I changed the transfluid about 10k miles ago and it looked like normal wear and tear, so I doubt that's the issue. I still have my old set of wheels and tires that came on the car so I'll throw those on tomorrow and see if that makes a difference, good idea though, I wouldn't have thought about that. As for getting the car on a lift, the soonest I can get the car on a lift for free is next week, so that's gonna have to wait until then
 
#11 ·
Yes that's a the wheel bearing, As for the tie rods & track rod ends if there's no play & bellows on the rods + dust covers on the ends are good they are fine.
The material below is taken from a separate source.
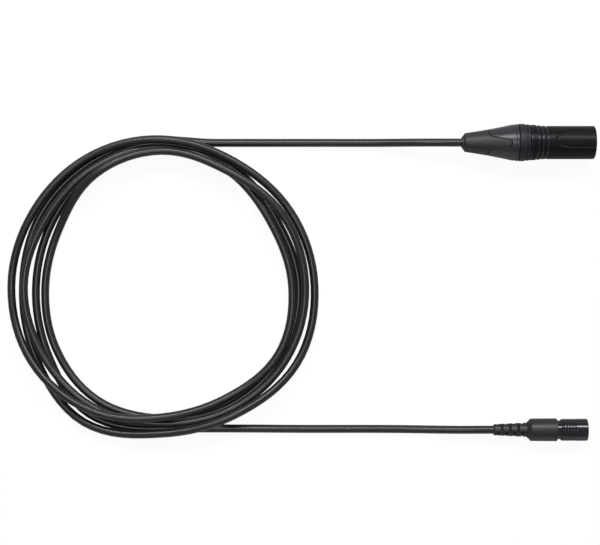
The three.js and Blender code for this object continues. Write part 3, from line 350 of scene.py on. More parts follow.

Change the full wishbone if any signe of corrosion on them inspect well as they rust from the inside out & will crack and break, if your sure they are good you can do the balljoints & bushings,
 
#13 ·
You'll know when it goes out it squeeks really badly. That drone noise can last 1 mile or 30000 miles. My tib had that when I very first got it. My speedometer would go out and stay at 0 because of the sensor. But I drove about 15k on it sometimes the mph would work before the entire hub and bearing went rotten.
 
#15 ·
You'll know when it goes out it squeeks really badly.
Ya know, I've got that on my Mazda 3, it howls when the car is loaded and I'm taking a hard right. I'm gonna try replacing the rear left wheel bearing at some point but it will have to do until I get the Hyundai out of my garage/workshop.

Finally put in new rear hubs on both sides, droning is completely gone. Many thanks for the help
Glad to know it got fixed! :)
May the new bearings serve you for years to come!